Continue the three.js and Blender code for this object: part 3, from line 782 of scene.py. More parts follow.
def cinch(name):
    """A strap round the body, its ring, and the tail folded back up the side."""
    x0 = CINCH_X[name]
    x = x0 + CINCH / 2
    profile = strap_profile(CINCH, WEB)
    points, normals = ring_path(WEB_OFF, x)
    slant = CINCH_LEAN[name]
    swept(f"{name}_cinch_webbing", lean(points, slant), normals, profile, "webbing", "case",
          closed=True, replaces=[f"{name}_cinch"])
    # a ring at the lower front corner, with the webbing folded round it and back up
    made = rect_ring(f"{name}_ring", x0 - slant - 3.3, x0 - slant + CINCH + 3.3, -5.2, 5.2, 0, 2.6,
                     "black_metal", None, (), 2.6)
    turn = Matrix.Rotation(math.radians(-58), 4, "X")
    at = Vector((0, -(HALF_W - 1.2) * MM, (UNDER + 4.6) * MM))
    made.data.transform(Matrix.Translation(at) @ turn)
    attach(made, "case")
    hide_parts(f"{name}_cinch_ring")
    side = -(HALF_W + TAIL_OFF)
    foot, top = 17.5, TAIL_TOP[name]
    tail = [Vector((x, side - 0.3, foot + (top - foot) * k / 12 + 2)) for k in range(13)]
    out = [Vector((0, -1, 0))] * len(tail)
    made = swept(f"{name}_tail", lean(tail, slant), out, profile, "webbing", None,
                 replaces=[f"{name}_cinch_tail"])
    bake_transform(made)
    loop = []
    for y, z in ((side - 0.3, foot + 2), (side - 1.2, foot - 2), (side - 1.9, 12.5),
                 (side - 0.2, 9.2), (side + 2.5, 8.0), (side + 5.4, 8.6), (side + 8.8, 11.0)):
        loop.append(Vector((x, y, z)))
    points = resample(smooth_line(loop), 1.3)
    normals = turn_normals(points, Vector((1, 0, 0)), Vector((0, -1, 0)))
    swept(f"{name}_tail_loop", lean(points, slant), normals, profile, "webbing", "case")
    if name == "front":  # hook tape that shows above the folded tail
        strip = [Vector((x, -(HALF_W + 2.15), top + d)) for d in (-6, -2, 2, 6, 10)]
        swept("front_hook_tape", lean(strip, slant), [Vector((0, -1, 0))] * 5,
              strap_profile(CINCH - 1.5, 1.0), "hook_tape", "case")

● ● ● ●

_TASK TO COMPLETE_:
Copy every line that includes the string "case" from the material above.

_TASK SOLUTION_:
    swept(f"{name}_cinch_webbing", lean(points, slant), normals, profile, "webbing", "case",
    attach(made, "case")
    swept(f"{name}_tail_loop", lean(points, slant), normals, profile, "webbing", "case")
              strap_profile(CINCH - 1.5, 1.0), "hook_tape", "case")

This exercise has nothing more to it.